To summarize: Nestorius, a heretical bishop who had the backing of 40 or more other bishops, including the Patriarch of Antioch, went toe to toe with a Church council. It took the imprisonment of the papal appointee overseeing the council and several years to resolve the matter. As if that was not complicated enough, Pope Celestine died and was replaced by Pope Saint Sixtus III in the middle of the council. In light of this situation, we might come to recognize that not every bishop will agree with one another and that the Church is not always unified in Her teaching without serious intervention in the form of great saints, Church councils, and ample time to hash out precise theological definitions.

It was also during this same council that St. Cyril gave us the great title of Mary as “theotokos” or “God bearer”, thereby affirming that she was indeed the Mother of God, putting a final nail in the coffin, at least philosophically, of the Nestorian heresy.

Many of St. Cyril’s writings and commentaries on Sacred Scripture exist still to this day and are, perhaps somewhat surprisingly considering their age, quite accessible. One can, for example, read his letter to Nestorius or to the Patriarch of Antioch. I recommend, however, starting with his preachings on Mary the Mother of God because of their beauty and clarity of doctrine. Here is an excerpt from one of his homilies, found in Father Alban’s aforementioned work:

“Hail, O Mary, mother of God, rich treasure of the world, inextinguishable lamp, crown of virginity, sceptre of the true doctrine, temple which cannot fall, the residence of him whom no place can contain, Mother and Virgin, by whom He is who cometh Blessed in the name of the Lord.

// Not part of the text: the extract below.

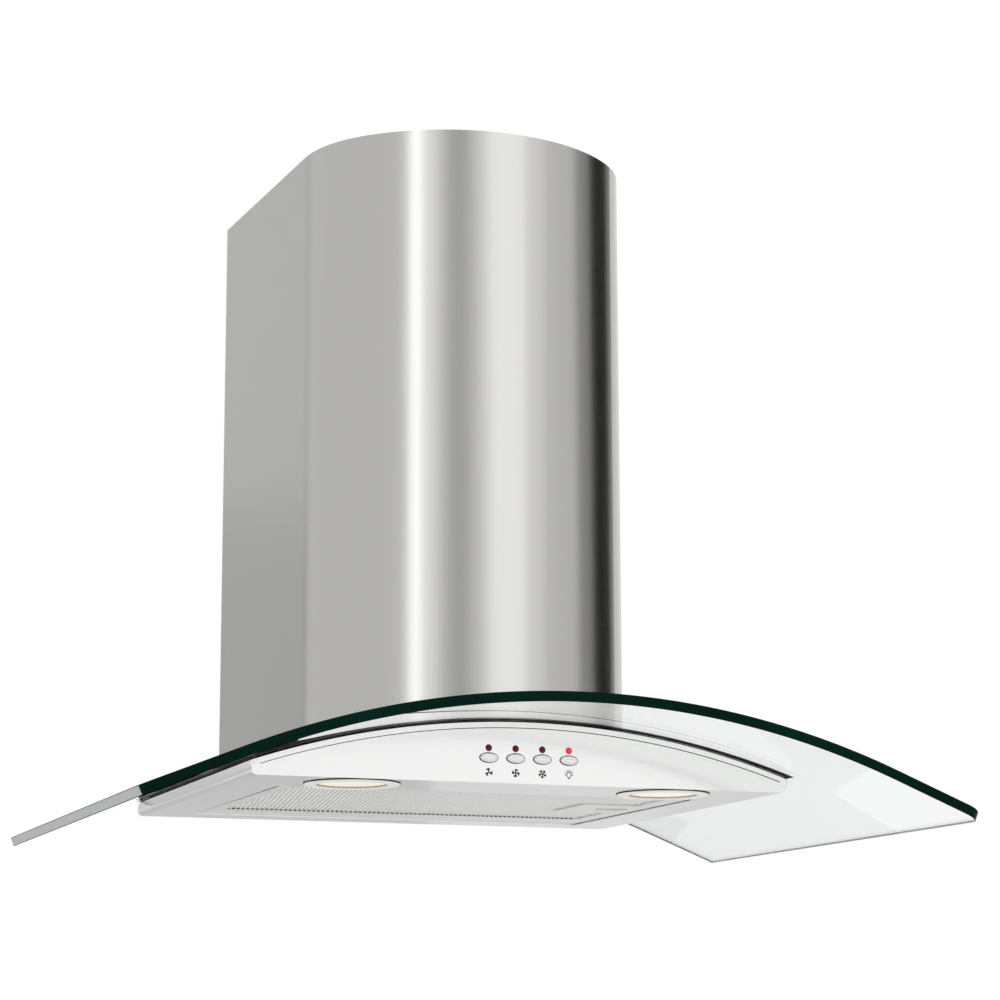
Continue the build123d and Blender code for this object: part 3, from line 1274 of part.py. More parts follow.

Hail Mary, who in your virgin womb contained Him who is immense and incomprehensible: You, through whom the whole blessed Trinity is glorified and adored, through whom the precious cross is honoured and venerated over the whole world, through whom heaven exults, the angels and archangels rejoice, the devils are banished, the tempter is disarmed, the creature that was fallen is restored to heaven, and comes to the knowledge of the truth, through whom holy baptism is instituted, through whom is given the oil of exultation, through whom churches are founded over the whole earth, through whom nations are brought to penance. And what need of more words? Through whom the only begotten Son of God has shone the light to those who sat in darkness and in the shade of death. What man can celebrate the most praiseworthy Mary according to her dignity?”

Here, in the 5th century, a thousand years before any Protestant would come along and challenge such views on Mary, St. Cyril is affirming, among other things, her virginity, her worthiness of praise, and her ability to mediate on our behalf.

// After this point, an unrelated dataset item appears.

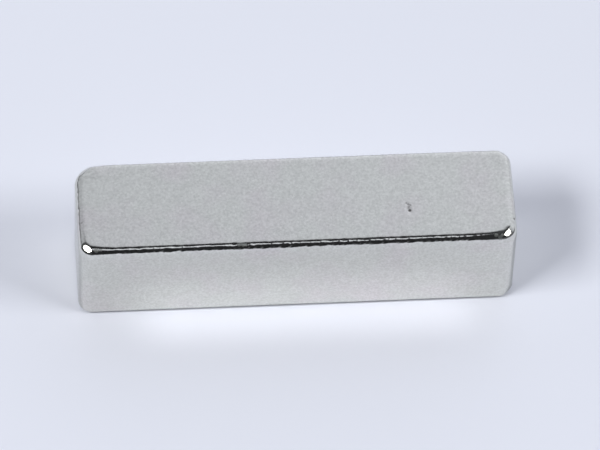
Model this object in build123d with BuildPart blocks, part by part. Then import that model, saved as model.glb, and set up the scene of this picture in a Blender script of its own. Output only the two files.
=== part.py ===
"""Nickel-plated bar magnet: one sintered block of square section, lying on a long side.

The origin is at the middle of the underside, +X runs along the bar, -Y is its front
and +Z is up. Sizes are in millimetres.
"""

import os

from build123d import *

# Driving dimensions of the block
bar_length = 40.0
bar_width = 10.0
bar_height = 10.0

# Radii of the four upright edges, which the press die rounds and the tumbling barrel wears unevenly
front_left_radius = 1.3
front_right_radius = 1.4
back_right_radius = 1.45
back_left_radius = 2.1

# Radii of the rims round the top and the underside, ground flat and then tumbled
top_rim_radius = 0.75
bottom_rim_radius = 0.6

half_length = bar_length / 2
half_width = bar_width / 2

with BuildPart() as bar_magnet:
    # The pressed outline, anticlockwise from the front left corner
    with BuildSketch(Plane.XY):
        with BuildLine():
            FilletPolyline(
                (-half_length, -half_width),
                (half_length, -half_width),
                (half_length, half_width),
                (-half_length, half_width),
                radius=[front_left_radius, front_right_radius, back_right_radius, back_left_radius],
                close=True,
            )
        make_face()
    extrude(amount=bar_height)

    # The rims run unbroken round the corners, so each corner ends in a small ball
    fillet(bar_magnet.faces().sort_by(Axis.Z)[-1].edges(), radius=top_rim_radius)
    fillet(bar_magnet.faces().sort_by(Axis.Z)[0].edges(), radius=bottom_rim_radius)

bar_magnet.part.label = "bar_magnet"

os.makedirs("parts", exist_ok=True)
export_step(bar_magnet.part, "parts/bar_magnet.step")

print("bar_magnet volume in cubic millimetres:", round(bar_magnet.part.volume, 1))
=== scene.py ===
import math

import bmesh
import bpy
import numpy as np
from mathutils import Matrix, Vector


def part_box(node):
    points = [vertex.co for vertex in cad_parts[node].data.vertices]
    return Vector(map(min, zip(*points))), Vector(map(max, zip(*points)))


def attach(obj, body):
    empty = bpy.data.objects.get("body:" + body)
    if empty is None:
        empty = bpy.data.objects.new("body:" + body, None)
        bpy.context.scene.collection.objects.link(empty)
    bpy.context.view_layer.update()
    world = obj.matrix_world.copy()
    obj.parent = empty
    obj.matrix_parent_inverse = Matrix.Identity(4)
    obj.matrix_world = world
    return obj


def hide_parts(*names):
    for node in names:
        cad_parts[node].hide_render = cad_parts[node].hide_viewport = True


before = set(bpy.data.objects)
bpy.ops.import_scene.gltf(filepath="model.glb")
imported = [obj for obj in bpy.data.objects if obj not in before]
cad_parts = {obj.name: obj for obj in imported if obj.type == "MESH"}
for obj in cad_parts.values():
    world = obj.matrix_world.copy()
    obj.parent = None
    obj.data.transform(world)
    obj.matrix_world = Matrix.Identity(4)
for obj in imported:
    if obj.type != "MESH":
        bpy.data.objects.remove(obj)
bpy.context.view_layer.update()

mm = 0.001  # the scene is in metres, and the values below are in millimetres


# Small helpers


def linear(hexColour):
    # an sRGB hex colour as linear red, green, blue and full alpha
    parts = [int(hexColour[i:i + 2], 16) / 255 for i in (1, 3, 5)]
    return [p / 12.92 if p <= 0.04045 else ((p + 0.055) / 1.055) ** 2.4 for p in parts] + [1.0]


def direction(azimuth, elevation):
    # unit vector; azimuth 0 is the bar's front, -Y, and 90 its right end, +X
    a, e = math.radians(azimuth), math.radians(elevation)
    return Vector((math.sin(a) * math.cos(e), -math.cos(a) * math.cos(e), math.sin(e)))


def addNode(tree, kind, settings=None, values=None, links=None):
    # one node with its settings, its socket values and its incoming links
    node = tree.nodes.new(kind)
    for name, value in (settings or {}).items():
        setattr(node, name, value)
    for socket, value in (values or {}).items():
        node.inputs[socket].default_value = value
    for socket, source in (links or {}).items():
        tree.links.new(source, node.inputs[socket])
    return node


# The bar: a pressed, sintered and tumbled block under nickel plate

bar = {
    "name": "nickelPlatedBar",
    "cornerRadii": (1.3, 1.4, 1.45, 2.1),  # upright edges: front left, front right, back right, back left
    "topRim": (0.73, 0.81),      # how far the rounding reaches in over the face and down the side
    "bottomRim": (0.60, 0.60),
    "rimEasing": 0.45,           # 0 is a plain quarter circle, 1 starts and ends with no curvature
    "cornerWear": (0.58, 0.65, 0.10, 0.20),    # how much larger the top rim gets at each corner
    "cornerWearLength": 1.7,     # how far along the rim that reaches
    "longSteps": 400,            # grid lines along a long side, a short side and a corner
    "shortSteps": 60,
    "cornerSteps": 40,
    "rimSteps": (12, 22),        # rows in the bottom and the top rim
    "sideSteps": 12,
    "faceSteps": (8, 22),        # rows in the underside and in the top face
    # unevenness of the tumbled rims: its length along and across a rim, and its depth
    "ripples": ((0.09, 0.08, 0.0066), (0.30, 0.30, 0.0030), (1.5, 1.5, 0.0040)),
    "rippleFade": 5,             # how fast the ripples die out where the rims grow at the corners
    "flatSoftness": 0.008,       # how softly a worn flat's edge runs out
    "flatBulgeLimit": 1.5,       # square millimetres beside a flat's middle past which it bulges no further
    "mergeDistance": 0.0005,     # points closer than this become one
    "seed": 7,
}

# Worn flats on the corners: the way each faces (azimuth, elevation), its depth and its bulge per square
# millimetre. The first two, at the front of the top, are the ones that flash white.
cornerFlats = [
    (-44.6, 55.6, 0.044, 0.09),
    (53.2, 55.6, 0.046, 0.12),
    (3.1, 51.5, 0.038, 0.0),
    (136, 40, 0.050, 0.06),
    (-140, 44, 0.085, 0.03),
    (-173, 42, 0.080, 0.0),
    (-45, -48, 0.020, 0.10),
    (50, -22, 0.115, 0.12),
    (133, -46, 0.040, 0.10),
    (-131, -52, 0.040, 0.10),
]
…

St. Cyril also often preached and wrote about the Christ’s true presence in the Eucharist, stating that at Holy Communion, “the tremendous mystery is performed, and the Lamb of God sacrificed: in which the Eternal Wisdom distributes his body as bread, and his saving blood as wine.” Quite cleverly, he used Christ’s True Presence to refute Nestorius, stating that we do not receive just the flesh of a man, which could not give eternal life, nor do we receive only the divinity of God, but in receiving His Body, Blood, Soul, and Divinity we must be receiving one person with two natures, both God and man, the Word made flesh.

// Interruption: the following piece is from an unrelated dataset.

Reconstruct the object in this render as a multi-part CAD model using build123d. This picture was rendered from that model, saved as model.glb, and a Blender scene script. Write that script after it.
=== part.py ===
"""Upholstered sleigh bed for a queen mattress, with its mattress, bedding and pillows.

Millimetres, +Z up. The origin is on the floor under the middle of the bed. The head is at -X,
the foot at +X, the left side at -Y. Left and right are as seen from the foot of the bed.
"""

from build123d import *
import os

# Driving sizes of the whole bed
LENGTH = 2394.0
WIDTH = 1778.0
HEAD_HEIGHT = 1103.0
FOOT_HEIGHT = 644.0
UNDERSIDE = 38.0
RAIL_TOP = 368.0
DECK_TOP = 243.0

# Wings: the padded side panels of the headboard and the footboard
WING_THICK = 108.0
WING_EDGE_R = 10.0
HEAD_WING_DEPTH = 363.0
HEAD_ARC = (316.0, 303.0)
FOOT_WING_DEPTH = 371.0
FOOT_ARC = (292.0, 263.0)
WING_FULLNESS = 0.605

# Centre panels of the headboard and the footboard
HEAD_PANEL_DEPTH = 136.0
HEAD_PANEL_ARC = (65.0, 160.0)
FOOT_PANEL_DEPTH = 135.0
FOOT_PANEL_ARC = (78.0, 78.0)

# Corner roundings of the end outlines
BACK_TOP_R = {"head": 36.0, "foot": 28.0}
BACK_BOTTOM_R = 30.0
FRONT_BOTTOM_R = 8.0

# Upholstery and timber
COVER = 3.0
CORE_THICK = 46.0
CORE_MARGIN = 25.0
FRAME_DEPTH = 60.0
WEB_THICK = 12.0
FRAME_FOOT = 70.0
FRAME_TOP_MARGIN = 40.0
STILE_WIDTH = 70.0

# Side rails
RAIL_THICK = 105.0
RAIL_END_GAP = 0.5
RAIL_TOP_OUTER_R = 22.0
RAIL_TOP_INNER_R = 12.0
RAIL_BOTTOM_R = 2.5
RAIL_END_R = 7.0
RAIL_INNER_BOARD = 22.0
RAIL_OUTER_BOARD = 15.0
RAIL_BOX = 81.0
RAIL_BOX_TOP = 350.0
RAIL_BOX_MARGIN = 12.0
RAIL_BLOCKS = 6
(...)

Pope Pius XII wrote the encyclical Orientalis Ecclesiae about St. Cyril. I think it fitting to close with a quote from this work due to its relevance to our own time, in which we can at times be overly quick to condemn those we disagree with, or overly willing to fight unnecessarily amongst ourselves, often in an uncharitable and dismissive manner. The Pope writes:

“For Cyril, however, it was not enough to fight vigorously against heresies as they arose, not enough to guard the integrity of Catholic doctrine with energy and solicitude and throw the fullest possible light upon it; he was also untiring in his labors to recall his erring brethren to the straight path of the truth.”

May we, like St. Cyril, be untiring in helping one another to seek truth in Christ, who is truth itself.

St. Cyril of Alexandria, pray for us!